Spirits Of The Dead (1968)

Following Lewis Rice O’Donnell’s recommendation, I watched Spirits Of The Dead (1968; Italian: Tre passi nel delirio, French: Histoires extraordinaires), a omnibus film of three stories based on the work of Edgar Allan Poe by different directors. The first starring Jane Fonda and directed by her then-husband Roger Vadim is about a debauched countess who becomes obsessed with a horse that may be a ghost of her dead cousin (Peter Fonda). The second is directed by Louis Malle and is about a man played by Alain Delon whose nefarious deeds are always shadowed and stopped by a double with the same name. Both of these stories were fine – gothic and atmospheric, traditional Poe tales.

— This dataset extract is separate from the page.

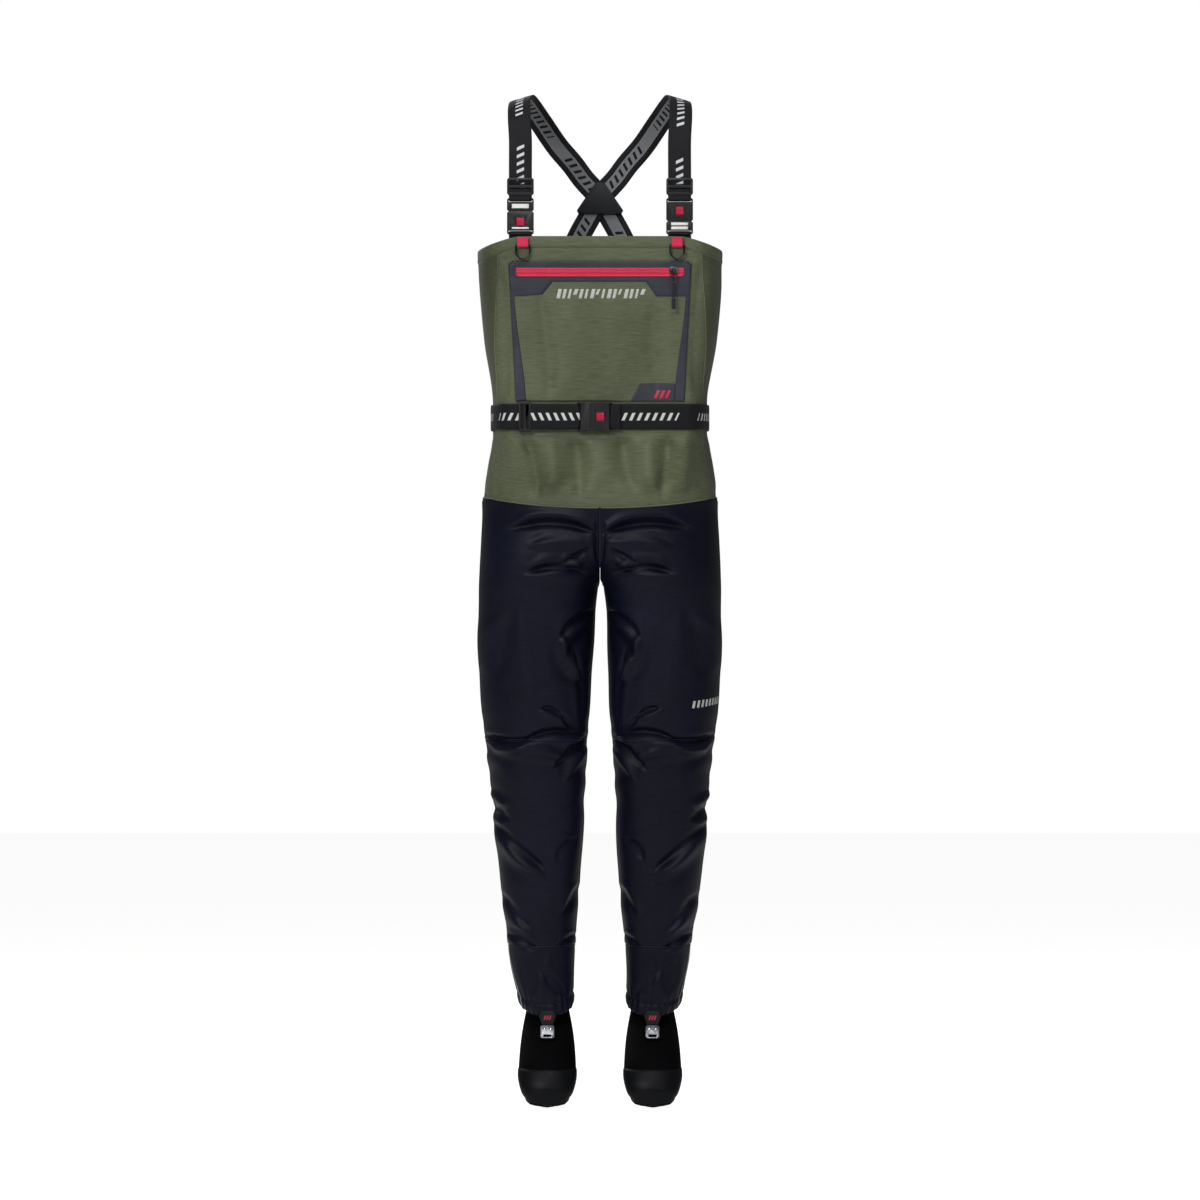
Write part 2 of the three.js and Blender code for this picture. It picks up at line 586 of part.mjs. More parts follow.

It’s the third story that is on another level with its contemporary setting and high style by director Frederico Fellini – his Poe story is a loose adaptation that is more of a Fellini film. It is about a British actor Toby Dammit (Terence Stamp, pictured) in Italy to make a film on the promise of a new Ferrari. Like a Tim Burton character prototype, Stamp is pasty and spindly, a great performance, a drunken thespian in free fall who suffers through a TV interview and award ceremony, the mad circus, all the while seeing the Devil awaiting him as he gets into his Ferrari. It’s hilarious and horrifying in equal measures with a nifty Nino Rota score. Made me want to watch more 1960s era anthology films as well as Fellini films. Recommended.